Interestingly, the pore packing of the organoclays prepared with HDTMAB was larger than those prepared with BDHAC, possibly because of a difference in the hydrophilicity levels of the two surfactants. The hydrophilic bentonite and the hydrophobic functional groups of BDHAC possessing a benzene ring caused the two surfactants to repel each other. This repulsion may have prevented deep insertion of BDHAC into the bentonite pores during synthesis. Particularly, the presence of the larger benzene ring (8.29Å) on BDHAC compared to the alkyl chain length (3.65 Å) led to the loading of a more significant amount of surfactant on the clay surface than in the interlayer spacing of the clay. For this reason, the average pore diameter of B-Bt decreased more significantly than that of H-Bt. In other words, a greater amount of HDTMAB can be loaded in the interlayer space than BDHAC, even at the same CEC level, and the pore volumes of the organoclays prepared with HDTMAB were smaller, although the pore diameter did not decrease significantly. This trend of average pore size is consistent with the tendency observed in the XRD patterns. Additionally, an increase in the cation coverage on the clay surface tended to decrease the hydrophobicity of organoclays [30], which may alter the rheological and swelling properties of the modified clays, particularly for those with the higher organic cation loading (> 1.0 CEC). Eventually, it leads to the weaker sorption capacity of organoclays to uptake organic pollutants. It appears that the loaded surfactant and the type of surfactant molecule influence the structure distribution of organoclays [29], as will be further verified with FT-IR.

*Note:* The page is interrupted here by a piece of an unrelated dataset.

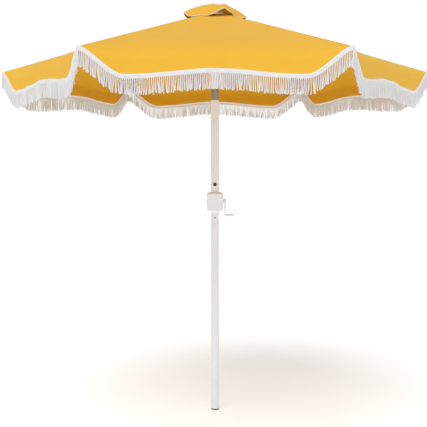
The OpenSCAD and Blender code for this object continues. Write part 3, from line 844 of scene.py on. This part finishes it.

3.1.3. Confirmation of intercalated surfactant molecules within organoclays

FT-IR can be used to determine the molecular environment of intercalated surfactant molecules within organoclays [11, 19, 32] and several distinguishing regions: (i) OH stretching region (3700–3000 cm−1), (ii) CH stretching region (2900–2800 cm−1), (iii) HCH bending vibration (1520–1400 cm−1), and (iv) Si-O region [5].
Here, the functional groups of the adsorbents prepared using HDTMAB and BDHAC were examined with FT-IR, as presented in Fig. 2. A sharp, intense peak at 3627 cm−1 for bentonite was assigned to OH stretching vibrations of the structural hydroxyl group, and the hydroxyl band of the organoclays was relatively steady. The CH stretching region of the organoclays (i.e., H-Bt and B-Bt) prepared with 1.5 CEC loading is shown in Fig. 2. Compared to bentonite, the bands at 2917, 2919, and 2850 cm−1 were attributed to the methylene group in the surfactant molecules, and the organoclays modified with HDTMAB and BDHAC had antisymmetric Vas(CH2) and symmetric Vs(CH2) stretching modes [33]. The bands observed at 1468 and 1471 cm−1 for the organoclays were ascribed to the scissoring modes of the methylene group (−CH2) and HCH deformation of the surfactant molecules intercalated into bentonite, respectively [19]. Broad bands at 1113 and 998 cm−1 were distinctively observed for bentonite owing to the Si-O groups in the tetrahedral sheets, and the peak at 916 cm−1 represented the Al-Al-OH groups in bentonite [32]. These peaks were observed in cases of the organoclays as well, which confirmed the presence of bentonite clay even after loading the surfactant molecules. The observed FT-IR results clearly indicated the presence of surfactant molecules loaded on the bentonite, and the surfactant modification of bentonite was successfully achieved.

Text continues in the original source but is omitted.